> [Given request]:
From the first line of the data below, repeat each line exactly until you reach the line with "const CORD_LEAN = 1.6;"; include that line too.

***

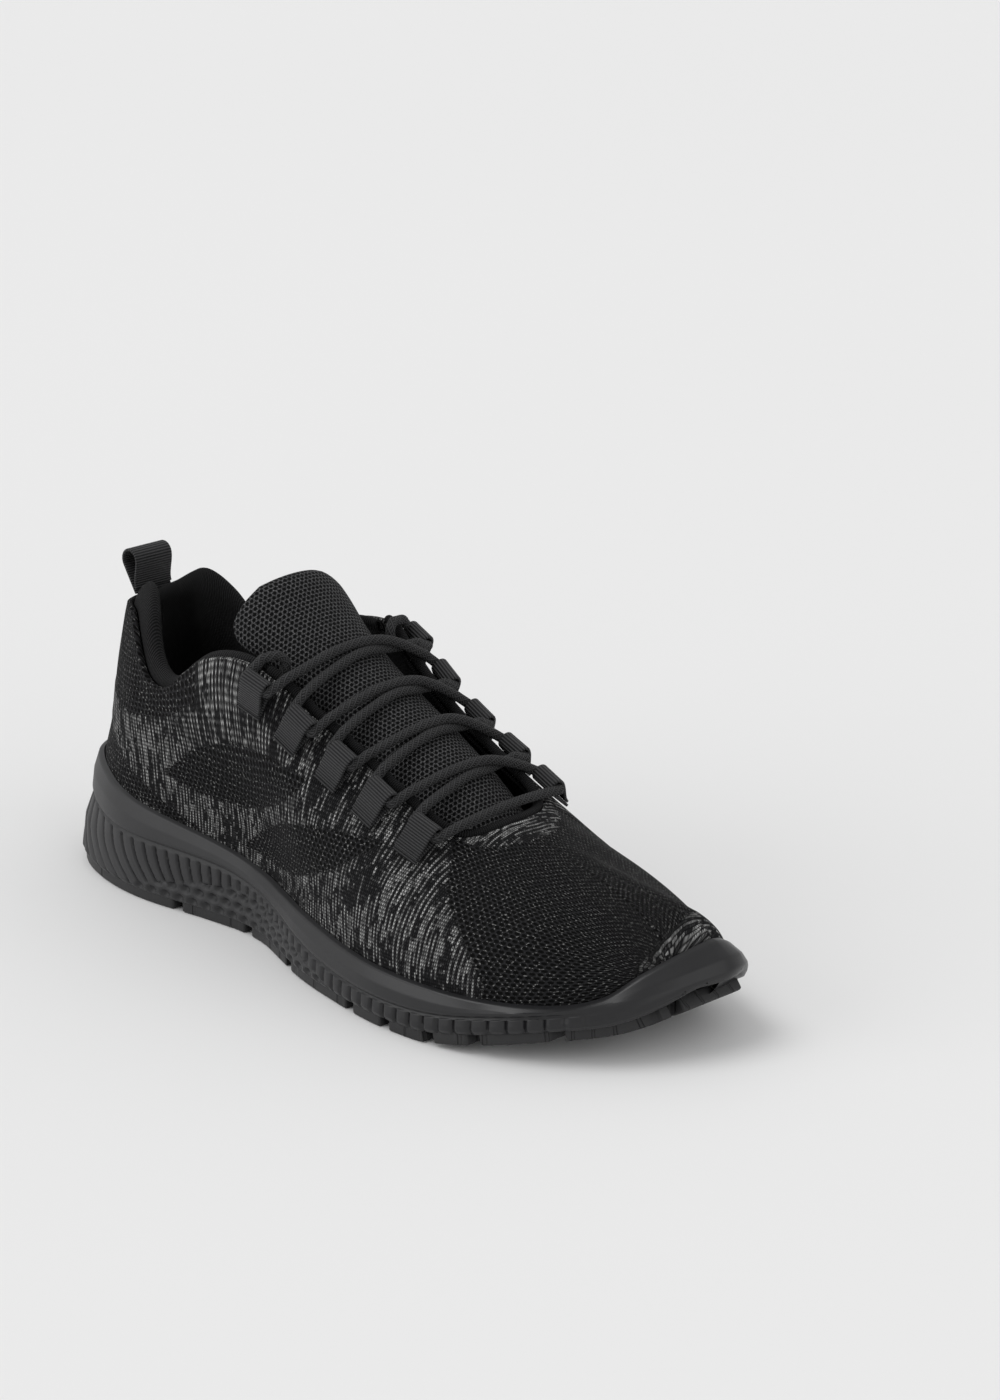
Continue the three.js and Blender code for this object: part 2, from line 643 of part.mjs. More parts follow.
// A point above the bound edge of the throat, where a lace run passes over it.
function overBinding(side, x) {
  const place = throatPlace(side, x);
  const lift = CORD_DIAMETER + CORD_EDGE_LIFT * STRETCH_X;
  return underSurface(place, 1, -lift).addScaledVector(edgeDirection(place), BINDING_DIAMETER / 2);
}

const LOOP_EXIT = (LOOP_WIDTH + CORD_DIAMETER) / 2 + CORD_EXIT;
// One run over the tongue: [share of the way to the inner side, lift of the cord that lies on top].
const LACE_RUN = [[0.3, 0.9], [0.45, 2.7], [0.6, 4], [0.75, 3.5]];
const CORD_LEAN = 1.6;           // bends the runs so that they cross nearer the inner side

// Points of one run from the outer side's cord at `from` to the inner side's at `to`.
function laceRun(from, to, onTop, lean) {
  const rest = CORD_DIAMETER / 2 + LAYER_GAP + FIT_GAP;
  const start = overBinding(-1, from.x);
  const stop = overBinding(1, to.x);
  const middle = LACE_RUN.map(([part, topLift]) => {
    const lift = onTop ? topLift : 0;
    const x = THREE.MathUtils.lerp(from.x, to.x, lean ? part ** CORD_LEAN : part);
    const y = THREE.MathUtils.lerp(from.y, to.y, part);
    const point = overTongue(x, y, rest + lift);
    const straight = THREE.MathUtils.lerp(start.z, stop.z, part) + lift;
    return point.setZ(Math.max(point.z, straight));
  });
  return [start, ...middle, stop];
}

// The whole lace: tucked in behind the first outer loop, down to the toe, and back to the first inner loop.
function lacePoints() {
  const frames = { outer: [], inner: [] };
  for (let i = 0; i < LOOPS_PER_SIDE; i += 1) {
    frames.outer.push(loopFrame(-1, i));
    frames.inner.push(loopFrame(1, i));
  }
  const end = (side, i, way) => {
    const { cord, toeward } = frames[side][i];
    return cord.clone().addScaledVector(toeward, way * LOOP_EXIT);
  };
  const points = [...tuckedEnd(-1, frames.outer[0]).reverse(), end('outer', 0, -1)];
  for (let i = 0; i < LOOPS_PER_SIDE - 1; i += 1) {
    const near = i % 2 === 0 ? 'outer' : 'inner';
    const far = i % 2 === 0 ? 'inner' : 'outer';
    const start = end(near, i, 1);
    const stop = end(far, i + 1, -1);
    points.push(start, ...crossing(near, start, stop), stop);
  }
  const last = LOOPS_PER_SIDE - 1;
  const barStart = end('outer', last, 1);
  const barStop = end('inner', last, 1);
  points.push(barStart, ...laceRun(barStart, barStop, false, false), barStop);
  for (let i = last; i > 0; i -= 1) {
    const near = i % 2 === 0 ? 'inner' : 'outer';
    const far = i % 2 === 0 ? 'outer' : 'inner';
    const start = end(near, i, -1);
    const stop = end(far, i - 1, 1);
    points.push(start, ...crossing(near, start, stop), stop);
  }
  points.push(end('inner', 0, -1), ...tuckedEnd(1, frames.inner[0]));
  return points;
}

// The run that starts at the rear loop of its pair on the outer side lies on top.
function crossing(near, start, stop) {
  const outer = near === 'outer' ? start : stop;
  const inner = near === 'outer' ? stop : start;
  const run = laceRun(outer, inner, outer.x < inner.x, true);
  return near === 'outer' ? run : run.reverse();
}

// The end of the lace turns in over the bound edge and drops behind it, beside the tongue.
const TUCK = { reach: 7.8, lift: 4.2, lowReach: 5.6, depth: 4.5 };
const TUCK_STRETCH = (1 + STRETCH_Y) / 2; // the slot beside the tongue narrows less than the shoe

function tuckedEnd(side, frame) {
  const edge = edgePoint(throatPlace(side, frame.cord.x));
  const beside = edge.clone().add(new THREE.Vector3(0, -side * TUCK.reach * TUCK_STRETCH, TUCK.lift));
  const low = edge.clone().add(new THREE.Vector3(0, -side * TUCK.lowReach * TUCK_STRETCH, -TUCK.depth));
  const over = overBinding(side, frame.cord.x - LOOP_EXIT);
  over.z += CORD_END_RISE;
  return [over, beside, low];
}

// ---------------------------------------------------------------- the shoe
const RUBBER = { color: 0x161617, roughness: 0.62, metalness: 0 };
const FOAM = { color: 0x232324, roughness: 0.7, metalness: 0 };
const KNIT = { color: 0x1c1c1e, roughness: 0.92, metalness: 0 };
const MESH_FABRIC = { color: 0x151517, roughness: 0.88, metalness: 0 };
const LINING = { color: 0x121214, roughness: 0.94, metalness: 0 };
const WEBBING = { color: 0x17171a, roughness: 0.8, metalness: 0 };
const BOARD = { color: 0x8f8b84, roughness: 0.9, metalness: 0 };

const shoe = new THREE.Group();

function addPiece(name, geometry, look) {
  const mesh = new THREE.Mesh(geometry, new THREE.MeshStandardMaterial(look));
  mesh.name = name;
  shoe.add(mesh);
  return mesh;
}

function addSole() {
  addPiece('midsole', midsoleGeometry(), FOAM);
  addPiece('strobel_board', boardGeometry(STROBEL_INSET, FIT_GAP, STROBEL_THICKNESS), BOARD);
  addPiece('sock_liner', boardGeometry(SOCK_INSET, STROBEL_TOP + FIT_GAP, SOCK_THICKNESS), LINING);
  const starts = [FIRST_PAD_X, ...GROOVES_X];
  const ends = [...GROOVES_X, LAST_PAD_X];
  for (let i = 0; i < starts.length; i += 1) {
    const start = starts[i] * STRETCH_X + (i === 0 ? 0 : PAD_GROOVE / 2);
    const end = ends[i] * STRETCH_X - (i === starts.length - 1 ? 0 : PAD_GROOVE / 2);
    addPiece(`outsole_pad_lateral_${i + 1}`, padGeometry(-1, start, end), RUBBER);
    addPiece(`outsole_pad_medial_${i + 1}`, padGeometry(1, start, end), RUBBER);
  }
}

function addUpper() {
  addPiece('knit_upper', knitGeometry(), KNIT);
  addPiece('heel_counter', stiffenerGeometry(-COUNTER_END, COUNTER_END, COUNTER_RISE), BOARD);
  addPiece('toe_puff', stiffenerGeometry(PUFF_START, 2 - PUFF_START, PUFF_RISE), BOARD);
  addPiece('vamp_lining', vampLiningGeometry(), LINING);
  addPiece('collar_lining', collarLiningGeometry(), LINING);
  addPiece('collar_foam', collarFoamGeometry(), BOARD);
  addPiece('throat_binding', bindingGeometry(), LINING);
}

function addTongue() {
  const liningTop = (along) => foamBottom(along) + FIT_GAP;
  const liningBottom = (along) => liningTop(along) + LINING_THICKNESS;
  addPiece('tongue_mesh', tongueLayer(() => 0, () => TONGUE_MESH_THICKNESS), MESH_FABRIC);
  addPiece('tongue_foam', tongueLayer(() => foamTop, foamBottom), BOARD);
  addPiece('tongue_lining', tongueLayer(liningTop, liningBottom), LINING);
}

function addLacing() {
  for (const [side, label] of [[-1, 'lateral'], [1, 'medial']]) {
    for (let i = 0; i < LOOPS_PER_SIDE; i += 1) {
      const { foot, inward, outward } = loopFrame(side, i);
      const loop = addPiece(
        `lace_loop_${label}_${i + 1}`,
        webbingLoop(LOOP_LENGTH, CORD_TUNNEL, LOOP_WEBBING, LOOP_WIDTH),
        WEBBING,
      );
      const sideways = new THREE.Vector3().crossVectors(inward, outward);
      loop.setRotationFromMatrix(new THREE.Matrix4().makeBasis(inward, outward, sideways));
      loop.position.copy(foot);
    }
  }
  addPiece('lace', cordGeometry(lacePoints(), CORD_DIAMETER), WEBBING);
}

function addPullTab() {
  const tab = addPiece('pull_tab', webbingLoop(TAB_LENGTH, TAB_OPENING, TAB_WEBBING, TAB_WIDTH), WEBBING);
  const lean = THREE.MathUtils.degToRad(TAB_LEAN);
  const upward = new THREE.Vector3(-Math.sin(lean), 0, Math.cos(lean));
  const inward = new THREE.Vector3(Math.cos(lean), 0, Math.sin(lean));
  const sideways = new THREE.Vector3(0, 1, 0);
  tab.setRotationFromMatrix(new THREE.Matrix4().makeBasis(upward, inward, sideways));
  tab.position.copy(edgePoint(0));
  tab.position.addScaledVector(sideways, TAB_SIDE_SHIFT).addScaledVector(upward, FIT_GAP);
}

addSole();
addUpper();
addTongue();
addLacing();
addPullTab();

// Bring the middle of the shoe's footprint over the origin.
const bounds = new THREE.Box3().setFromObject(shoe);
const middle = bounds.getCenter(new THREE.Vector3());
shoe.position.set(-middle.x, -middle.y, 0);
shoe.updateMatrixWorld(true);

export default shoe;
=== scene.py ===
# %% [markdown]
# # A black running shoe
#
# This lesson dresses one shoe: a knitted upper on a ribbed foam sole, closed by an elastic cord.
# The frame brings in the exact solids of the shoe. They say where each piece is and how it moves,
# and the pieces made here take the place of the soft ones. All lengths are in metres.

import json
import math

import bpy
import numpy as np
from mathutils import Matrix, Vector
from mathutils.kdtree import KDTree


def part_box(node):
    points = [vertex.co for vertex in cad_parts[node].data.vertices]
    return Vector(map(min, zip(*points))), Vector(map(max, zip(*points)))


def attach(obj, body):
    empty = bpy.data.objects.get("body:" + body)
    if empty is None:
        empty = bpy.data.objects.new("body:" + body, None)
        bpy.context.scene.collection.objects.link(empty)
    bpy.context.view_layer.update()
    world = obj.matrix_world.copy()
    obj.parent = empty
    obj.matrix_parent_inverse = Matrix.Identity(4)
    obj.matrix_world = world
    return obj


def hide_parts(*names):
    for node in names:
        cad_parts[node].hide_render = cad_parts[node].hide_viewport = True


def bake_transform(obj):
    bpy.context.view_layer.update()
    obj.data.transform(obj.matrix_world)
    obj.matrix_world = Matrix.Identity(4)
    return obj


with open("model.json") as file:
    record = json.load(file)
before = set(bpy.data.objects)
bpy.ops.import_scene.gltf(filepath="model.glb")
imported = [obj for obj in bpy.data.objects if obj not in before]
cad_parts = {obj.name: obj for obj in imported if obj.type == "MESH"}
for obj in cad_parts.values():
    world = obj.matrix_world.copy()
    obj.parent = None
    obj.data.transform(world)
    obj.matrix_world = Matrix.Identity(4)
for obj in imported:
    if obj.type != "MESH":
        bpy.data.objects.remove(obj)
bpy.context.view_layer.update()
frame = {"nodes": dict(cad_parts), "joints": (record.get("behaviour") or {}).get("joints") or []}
MM = 0.001

# %% [markdown]
# ## The drawing's origin
#
# The shoe was drawn from the back of the heel, on the ground, 218 mm behind the tongue's hinge and
# 54.5 mm below it. The record still holds that hinge, so the drawing's origin is found from it.

# %% Find the drawing's origin
hinge_of = {joint["name"]: Vector(joint["pos_m"]) for joint in frame["joints"]}
HEEL = hinge_of["tongue_hinge"] - Vector((218, 0, 54.5)) * MM
print("heel point:", [round(value, 4) for value in HEEL])


# %% [markdown]
# ## Camera, floor and light
#
# A shoe for a shop page stands on a pale sweep of paper under big soft boxes. A long lens from a
# little over a metre keeps its proportions calm. The camera looks at a point a little beside the
# shoe, so that the shoe sits low and left of the middle of the picture.

# %% Camera
def aim(obj, direction):
    obj.rotation_euler = direction.to_track_quat("-Z", "Y").to_euler()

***

> [Result of the exercise]:
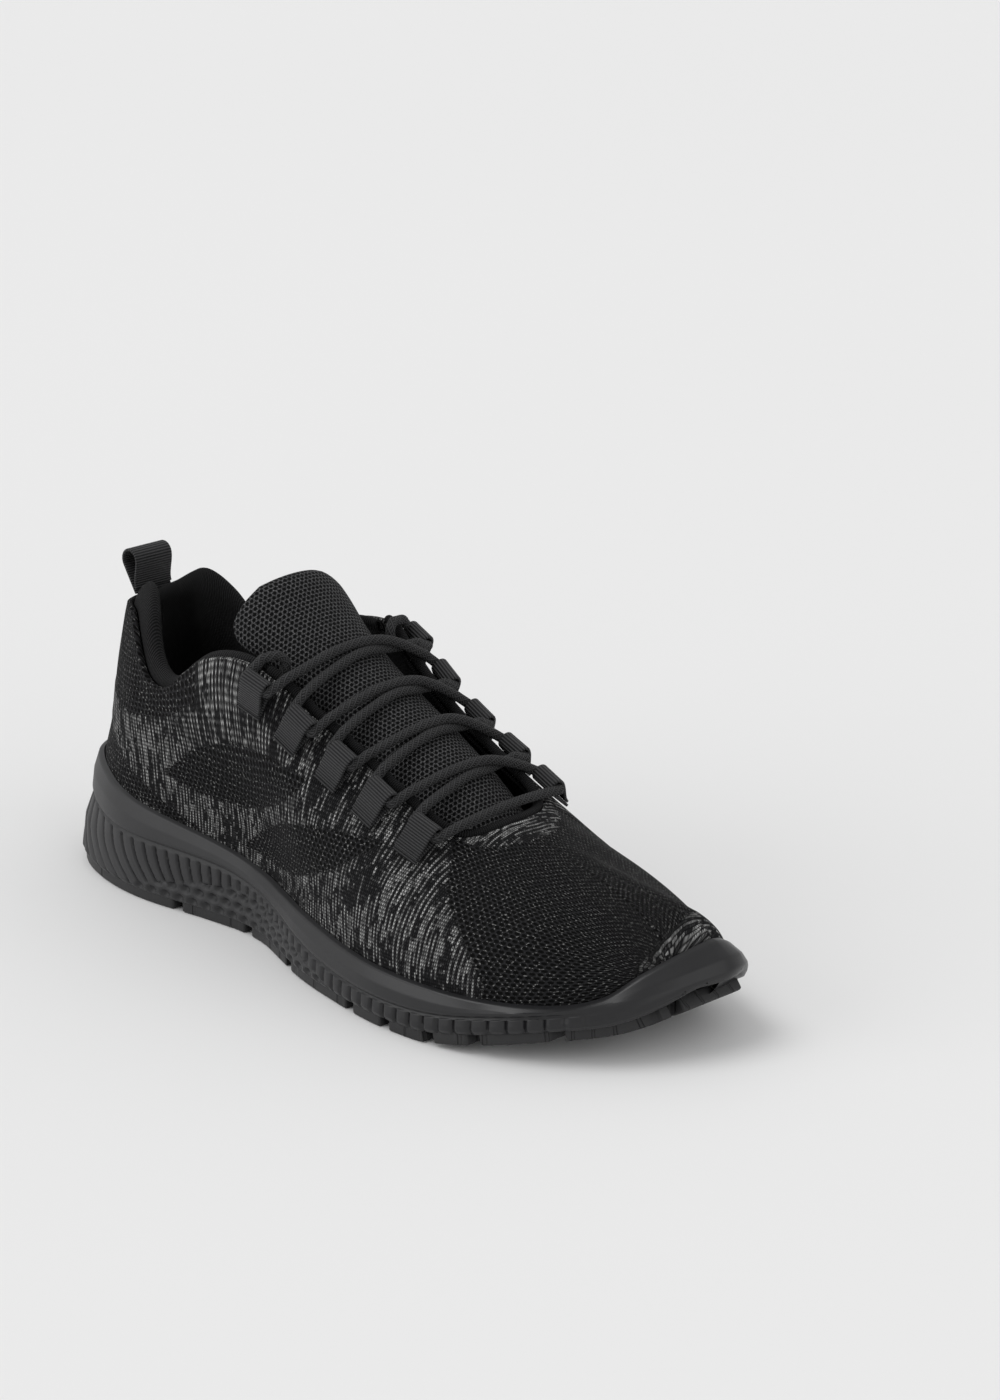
Continue the three.js and Blender code for this object: part 2, from line 643 of part.mjs. More parts follow.
// A point above the bound edge of the throat, where a lace run passes over it.
function overBinding(side, x) {
  const place = throatPlace(side, x);
  const lift = CORD_DIAMETER + CORD_EDGE_LIFT * STRETCH_X;
  return underSurface(place, 1, -lift).addScaledVector(edgeDirection(place), BINDING_DIAMETER / 2);
}

const LOOP_EXIT = (LOOP_WIDTH + CORD_DIAMETER) / 2 + CORD_EXIT;
// One run over the tongue: [share of the way to the inner side, lift of the cord that lies on top].
const LACE_RUN = [[0.3, 0.9], [0.45, 2.7], [0.6, 4], [0.75, 3.5]];
const CORD_LEAN = 1.6;           // bends the runs so that they cross nearer the inner side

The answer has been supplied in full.